L’emozione di avere lavorato a questo ostensorio, molto più che un “arredo sacro”, è stata espressa da Paola Ceccarelli che ha sottolineato come quest’opera non sia solo finalizzata al culto ma sia una vera e propria espressione di fede e cultura: «Mi ha fatto tremare un po’ i polsi – ha detto – che questa scultura dovesse ospitare realmente Gesù eucaristico. Una “cosa esagerata” che mi ha portato anche a fare un cammino di consapevolezza. Non è stato difficile nella forma perché già ho lavorato parecchio sul “grembo” delle madri, ma quando ho cominciato a scavare nell’argilla il buco, di soprassalto mi sono accorta di dovere guardare oltre la pietra. E così, il pensare che in quel “vuoto” ci venisse a stare Dio mi ha fatto riflettere sulla nostra condizione umana, sul nostro cuore, a volte così angusto, piccolo, deserto e buio nel quale tuttavia il Verbo s’è incarnato ed ha posto la sua tenda in mezzo a noi. Tutti, in questa nostra condizione povera, siamo chiamati ad una grandezza altrimenti sconosciuta. Siamo fatti per l’infinito. Tutto questo monastero, ma ogni suora e ciascuno di noi è un “ostensorio” vivente». 

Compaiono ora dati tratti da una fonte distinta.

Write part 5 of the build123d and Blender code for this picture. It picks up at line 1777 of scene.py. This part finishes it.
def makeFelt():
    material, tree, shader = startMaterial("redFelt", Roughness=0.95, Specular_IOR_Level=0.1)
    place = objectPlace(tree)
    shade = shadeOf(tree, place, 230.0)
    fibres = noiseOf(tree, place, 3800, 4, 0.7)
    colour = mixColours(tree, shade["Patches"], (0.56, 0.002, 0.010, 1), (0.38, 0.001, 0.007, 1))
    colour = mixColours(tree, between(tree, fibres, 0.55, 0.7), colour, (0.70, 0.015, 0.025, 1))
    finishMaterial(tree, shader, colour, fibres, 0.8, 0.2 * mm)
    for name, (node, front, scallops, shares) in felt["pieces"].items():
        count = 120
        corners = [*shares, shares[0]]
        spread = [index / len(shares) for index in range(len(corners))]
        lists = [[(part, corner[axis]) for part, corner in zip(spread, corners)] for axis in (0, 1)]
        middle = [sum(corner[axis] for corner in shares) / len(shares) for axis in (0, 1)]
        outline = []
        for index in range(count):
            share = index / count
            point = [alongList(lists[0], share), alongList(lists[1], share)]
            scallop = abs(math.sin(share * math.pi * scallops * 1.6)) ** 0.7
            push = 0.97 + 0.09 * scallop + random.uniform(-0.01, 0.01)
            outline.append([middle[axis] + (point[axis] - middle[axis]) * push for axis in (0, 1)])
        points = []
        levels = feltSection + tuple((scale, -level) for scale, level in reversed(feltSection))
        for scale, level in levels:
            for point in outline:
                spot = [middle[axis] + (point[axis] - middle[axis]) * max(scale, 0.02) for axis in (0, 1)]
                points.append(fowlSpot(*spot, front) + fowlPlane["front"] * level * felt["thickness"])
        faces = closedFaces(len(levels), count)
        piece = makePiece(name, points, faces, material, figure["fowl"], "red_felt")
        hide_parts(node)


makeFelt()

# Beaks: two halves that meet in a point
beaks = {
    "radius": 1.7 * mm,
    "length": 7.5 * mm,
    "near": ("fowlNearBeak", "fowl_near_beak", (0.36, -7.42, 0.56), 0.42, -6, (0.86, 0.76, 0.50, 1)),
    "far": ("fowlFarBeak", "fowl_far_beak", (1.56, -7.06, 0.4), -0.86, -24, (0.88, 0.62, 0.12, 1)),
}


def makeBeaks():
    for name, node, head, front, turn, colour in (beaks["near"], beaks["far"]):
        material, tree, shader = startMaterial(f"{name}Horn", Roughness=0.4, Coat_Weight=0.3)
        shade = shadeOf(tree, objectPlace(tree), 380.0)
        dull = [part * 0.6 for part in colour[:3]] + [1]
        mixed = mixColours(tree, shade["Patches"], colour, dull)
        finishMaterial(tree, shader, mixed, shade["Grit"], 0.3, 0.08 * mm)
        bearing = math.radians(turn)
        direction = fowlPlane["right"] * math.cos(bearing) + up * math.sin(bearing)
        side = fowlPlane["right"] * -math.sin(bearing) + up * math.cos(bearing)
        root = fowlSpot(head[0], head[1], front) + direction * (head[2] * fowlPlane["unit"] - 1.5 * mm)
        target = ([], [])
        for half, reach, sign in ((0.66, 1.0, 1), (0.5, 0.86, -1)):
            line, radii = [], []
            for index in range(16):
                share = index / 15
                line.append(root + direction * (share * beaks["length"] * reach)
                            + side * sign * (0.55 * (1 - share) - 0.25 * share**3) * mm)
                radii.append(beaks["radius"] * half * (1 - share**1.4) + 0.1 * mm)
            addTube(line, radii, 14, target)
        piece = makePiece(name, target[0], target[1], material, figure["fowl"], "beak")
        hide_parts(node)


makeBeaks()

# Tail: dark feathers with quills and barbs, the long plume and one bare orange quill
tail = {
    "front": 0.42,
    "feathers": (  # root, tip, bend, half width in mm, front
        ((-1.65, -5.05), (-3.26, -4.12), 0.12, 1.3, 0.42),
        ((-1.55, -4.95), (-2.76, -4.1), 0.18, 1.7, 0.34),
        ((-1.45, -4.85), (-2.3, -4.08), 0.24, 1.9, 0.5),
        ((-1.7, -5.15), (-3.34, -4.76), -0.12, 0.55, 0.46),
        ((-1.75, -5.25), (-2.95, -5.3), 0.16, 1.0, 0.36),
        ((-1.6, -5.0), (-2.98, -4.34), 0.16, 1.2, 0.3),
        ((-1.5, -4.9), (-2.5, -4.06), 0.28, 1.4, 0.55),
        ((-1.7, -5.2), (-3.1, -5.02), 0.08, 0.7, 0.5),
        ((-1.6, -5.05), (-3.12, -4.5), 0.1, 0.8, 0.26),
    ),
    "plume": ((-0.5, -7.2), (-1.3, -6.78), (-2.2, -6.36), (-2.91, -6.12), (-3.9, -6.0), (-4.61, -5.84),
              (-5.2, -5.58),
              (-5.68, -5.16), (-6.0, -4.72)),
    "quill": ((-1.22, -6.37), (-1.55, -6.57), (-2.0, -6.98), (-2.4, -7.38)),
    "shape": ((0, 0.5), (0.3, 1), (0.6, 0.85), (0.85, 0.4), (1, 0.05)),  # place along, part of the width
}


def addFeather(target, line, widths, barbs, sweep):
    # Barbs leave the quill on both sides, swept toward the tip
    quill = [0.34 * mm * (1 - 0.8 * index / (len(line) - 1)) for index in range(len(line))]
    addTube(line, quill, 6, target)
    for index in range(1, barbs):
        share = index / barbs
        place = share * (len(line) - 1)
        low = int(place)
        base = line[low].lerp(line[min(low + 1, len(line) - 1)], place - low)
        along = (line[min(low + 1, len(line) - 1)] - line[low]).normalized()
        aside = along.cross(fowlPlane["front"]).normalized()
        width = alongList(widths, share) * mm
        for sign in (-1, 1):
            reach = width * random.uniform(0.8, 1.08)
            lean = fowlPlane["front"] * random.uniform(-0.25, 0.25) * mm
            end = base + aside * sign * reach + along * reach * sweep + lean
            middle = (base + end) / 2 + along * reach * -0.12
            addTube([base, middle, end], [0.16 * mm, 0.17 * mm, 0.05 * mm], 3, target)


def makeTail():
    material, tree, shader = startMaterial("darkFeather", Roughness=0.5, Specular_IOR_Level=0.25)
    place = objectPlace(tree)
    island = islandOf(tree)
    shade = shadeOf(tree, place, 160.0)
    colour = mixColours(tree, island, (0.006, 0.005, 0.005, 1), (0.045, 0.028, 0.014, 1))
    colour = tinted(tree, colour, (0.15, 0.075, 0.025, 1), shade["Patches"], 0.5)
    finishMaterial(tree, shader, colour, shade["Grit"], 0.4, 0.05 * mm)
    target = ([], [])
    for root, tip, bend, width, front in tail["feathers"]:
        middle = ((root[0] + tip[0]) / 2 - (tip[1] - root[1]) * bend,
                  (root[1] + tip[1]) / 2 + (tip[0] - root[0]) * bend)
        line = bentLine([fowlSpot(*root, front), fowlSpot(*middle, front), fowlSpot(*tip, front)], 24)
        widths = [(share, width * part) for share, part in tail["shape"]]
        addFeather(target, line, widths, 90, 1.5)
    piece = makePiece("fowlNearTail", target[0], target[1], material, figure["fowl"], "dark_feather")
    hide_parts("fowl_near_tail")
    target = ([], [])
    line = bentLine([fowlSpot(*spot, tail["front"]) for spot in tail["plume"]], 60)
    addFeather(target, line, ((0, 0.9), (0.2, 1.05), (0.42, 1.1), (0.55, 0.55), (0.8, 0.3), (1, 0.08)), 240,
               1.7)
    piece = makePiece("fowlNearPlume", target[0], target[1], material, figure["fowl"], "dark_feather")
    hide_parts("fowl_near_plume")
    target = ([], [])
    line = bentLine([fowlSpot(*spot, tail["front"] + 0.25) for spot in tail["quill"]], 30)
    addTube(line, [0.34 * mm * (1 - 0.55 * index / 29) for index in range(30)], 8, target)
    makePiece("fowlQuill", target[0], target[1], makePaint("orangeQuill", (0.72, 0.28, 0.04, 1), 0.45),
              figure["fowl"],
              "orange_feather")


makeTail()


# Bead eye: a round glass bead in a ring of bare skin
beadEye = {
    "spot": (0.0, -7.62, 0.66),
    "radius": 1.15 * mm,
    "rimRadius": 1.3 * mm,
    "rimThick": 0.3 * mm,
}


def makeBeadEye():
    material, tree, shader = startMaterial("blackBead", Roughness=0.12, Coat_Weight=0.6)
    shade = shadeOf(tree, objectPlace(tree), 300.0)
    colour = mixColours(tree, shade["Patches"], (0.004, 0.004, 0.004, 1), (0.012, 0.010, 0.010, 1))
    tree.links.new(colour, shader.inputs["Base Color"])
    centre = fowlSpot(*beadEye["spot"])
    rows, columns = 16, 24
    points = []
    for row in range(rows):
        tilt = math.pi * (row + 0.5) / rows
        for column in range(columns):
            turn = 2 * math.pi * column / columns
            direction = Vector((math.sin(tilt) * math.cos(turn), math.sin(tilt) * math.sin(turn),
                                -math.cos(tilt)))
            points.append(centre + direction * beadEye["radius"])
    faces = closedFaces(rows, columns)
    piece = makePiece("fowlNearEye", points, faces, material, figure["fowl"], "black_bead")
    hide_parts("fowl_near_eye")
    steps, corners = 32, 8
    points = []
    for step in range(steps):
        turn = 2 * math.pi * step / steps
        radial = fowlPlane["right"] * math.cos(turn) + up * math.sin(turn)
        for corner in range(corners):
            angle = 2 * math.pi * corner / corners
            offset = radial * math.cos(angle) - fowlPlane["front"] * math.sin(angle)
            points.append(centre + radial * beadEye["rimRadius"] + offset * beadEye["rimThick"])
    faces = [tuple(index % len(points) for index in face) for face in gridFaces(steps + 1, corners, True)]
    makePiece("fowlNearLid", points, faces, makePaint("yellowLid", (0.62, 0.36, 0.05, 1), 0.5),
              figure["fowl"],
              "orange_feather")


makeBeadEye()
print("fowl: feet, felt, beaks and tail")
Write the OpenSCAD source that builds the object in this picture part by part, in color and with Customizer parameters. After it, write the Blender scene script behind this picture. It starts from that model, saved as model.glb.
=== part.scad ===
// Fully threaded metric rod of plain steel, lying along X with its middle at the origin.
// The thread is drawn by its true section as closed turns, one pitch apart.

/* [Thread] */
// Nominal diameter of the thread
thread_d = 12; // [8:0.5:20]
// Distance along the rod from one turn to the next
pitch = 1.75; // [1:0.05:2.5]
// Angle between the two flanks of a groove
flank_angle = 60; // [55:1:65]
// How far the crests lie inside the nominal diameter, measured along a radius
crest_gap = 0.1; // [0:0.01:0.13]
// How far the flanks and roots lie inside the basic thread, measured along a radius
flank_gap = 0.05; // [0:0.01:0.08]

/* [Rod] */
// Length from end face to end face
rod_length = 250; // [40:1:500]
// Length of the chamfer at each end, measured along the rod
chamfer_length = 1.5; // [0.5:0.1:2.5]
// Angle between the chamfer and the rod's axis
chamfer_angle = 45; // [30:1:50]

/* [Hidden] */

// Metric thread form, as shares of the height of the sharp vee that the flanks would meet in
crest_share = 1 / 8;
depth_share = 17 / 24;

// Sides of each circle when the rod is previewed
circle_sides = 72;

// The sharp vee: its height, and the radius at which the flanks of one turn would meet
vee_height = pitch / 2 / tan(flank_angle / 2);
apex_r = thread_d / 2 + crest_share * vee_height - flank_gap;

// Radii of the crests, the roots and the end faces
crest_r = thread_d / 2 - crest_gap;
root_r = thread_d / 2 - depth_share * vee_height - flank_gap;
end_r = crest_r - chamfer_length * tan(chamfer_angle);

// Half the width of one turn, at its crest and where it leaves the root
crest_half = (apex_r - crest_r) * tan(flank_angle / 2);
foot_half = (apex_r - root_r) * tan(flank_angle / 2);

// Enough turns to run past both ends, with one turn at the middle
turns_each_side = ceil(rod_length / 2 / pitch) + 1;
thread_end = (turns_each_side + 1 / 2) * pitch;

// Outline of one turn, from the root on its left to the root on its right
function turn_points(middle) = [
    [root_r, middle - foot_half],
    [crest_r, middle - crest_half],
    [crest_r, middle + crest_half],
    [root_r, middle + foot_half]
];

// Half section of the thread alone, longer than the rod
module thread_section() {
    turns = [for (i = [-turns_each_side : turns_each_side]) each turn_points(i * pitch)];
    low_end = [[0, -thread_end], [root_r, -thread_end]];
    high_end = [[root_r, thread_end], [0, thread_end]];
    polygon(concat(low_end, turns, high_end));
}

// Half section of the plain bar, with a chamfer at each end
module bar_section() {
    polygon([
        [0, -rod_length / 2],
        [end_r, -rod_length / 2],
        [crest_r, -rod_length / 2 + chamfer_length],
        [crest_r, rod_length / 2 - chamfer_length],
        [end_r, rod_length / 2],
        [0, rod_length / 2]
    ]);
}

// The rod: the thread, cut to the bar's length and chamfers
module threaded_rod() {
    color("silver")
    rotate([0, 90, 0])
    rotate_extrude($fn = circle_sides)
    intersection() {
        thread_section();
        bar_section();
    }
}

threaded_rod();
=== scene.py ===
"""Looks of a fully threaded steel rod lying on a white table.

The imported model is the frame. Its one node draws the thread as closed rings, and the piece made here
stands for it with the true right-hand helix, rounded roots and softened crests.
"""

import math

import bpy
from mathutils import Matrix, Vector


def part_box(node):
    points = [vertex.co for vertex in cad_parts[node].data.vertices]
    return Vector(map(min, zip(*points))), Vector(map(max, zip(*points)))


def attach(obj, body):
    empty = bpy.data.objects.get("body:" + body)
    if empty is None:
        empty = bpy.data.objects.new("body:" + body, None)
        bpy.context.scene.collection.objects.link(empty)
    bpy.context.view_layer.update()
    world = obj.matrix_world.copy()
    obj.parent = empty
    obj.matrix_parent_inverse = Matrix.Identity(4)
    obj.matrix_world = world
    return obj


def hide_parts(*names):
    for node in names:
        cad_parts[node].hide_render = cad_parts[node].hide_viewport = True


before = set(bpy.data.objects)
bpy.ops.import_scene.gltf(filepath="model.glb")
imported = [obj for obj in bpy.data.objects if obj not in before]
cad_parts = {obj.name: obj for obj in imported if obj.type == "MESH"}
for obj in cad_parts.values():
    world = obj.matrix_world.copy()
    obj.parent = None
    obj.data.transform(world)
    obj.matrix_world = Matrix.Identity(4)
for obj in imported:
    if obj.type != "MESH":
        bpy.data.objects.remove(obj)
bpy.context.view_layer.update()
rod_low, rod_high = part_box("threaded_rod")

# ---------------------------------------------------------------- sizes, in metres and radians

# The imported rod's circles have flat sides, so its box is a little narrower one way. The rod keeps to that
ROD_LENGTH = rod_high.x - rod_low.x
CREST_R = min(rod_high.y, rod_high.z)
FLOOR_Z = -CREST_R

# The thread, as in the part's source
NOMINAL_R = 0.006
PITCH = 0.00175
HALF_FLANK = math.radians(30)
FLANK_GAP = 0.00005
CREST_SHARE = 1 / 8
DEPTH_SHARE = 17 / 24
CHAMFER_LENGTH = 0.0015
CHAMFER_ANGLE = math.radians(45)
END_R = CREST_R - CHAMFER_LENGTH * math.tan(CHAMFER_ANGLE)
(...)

Un “lavoro educativo” anche per lo scultore Paolo Soro che ha evidenziato come quest’opera lo abbia costretto ad un lavoro non solitario ma comune: «Educativo non solo perché comune, mentre io di solito lavoro da solo, ma anche perché mi ha aiutato a rivedere il mio cammino cristiano. Mi sentivo così inadeguato, non tanto per i problemi tecnici quanto perché quest’opera è stata per me un aiuto alla vita. Nonostante abbia pensato e persino sperato di attendere una telefonata dei committenti che mi dicesse che non se ne sarebbe fatto nulla, ogni mattina di più mi convincevo che dovevo andare avanti. Tra tutti i miei lavori senza dubbio il più difficile». 

Prima della benedizione suor Gloria ha anche descritto la sua titubanza, perché sull’altare principale avrebbero potuto esserci “due Madonne”: «Infatti la grande pala dell’altare della nostra chiesa raffigura il mistero dell’incarnazione. Vi si vede la Madonna a cui l’arcangelo ha già fatto l’annunciazione. Un annuncio che in qualche modo “nasconde” il mistero; con Maria e i santi San Lazzaro (a cui è intitolata la chiesa), San Pietro e i tre frati, San Francesco, san Giuseppe da Copertino (che per qualche tempo fu ospite di quel monastero) e San Serafino di Montegranaro. I tre frati dunque che venerano un mistero che non vedono anche se san Francesco lo sta adorando, mentre san Lazzaro lo mostra nel tabernacolo. L’avere messo l’ostensorio, significa che la Madonna, ormai nell’alto dei cieli, mostra quello che è il mistero dell’incarnazione. La scultura dell’ostensorio “completa” quindi la pala realizzata verso il ‘700. Sono sempre stupita – ha concluso suor Gloria – di come in un piccolo paese come questo, i frati che vivevano nell’assoluta povertà ancora più di oggi, hanno realizzato un’opera meravigliosa. La bellezza edifica anche quando nessuno o pochi la conoscono».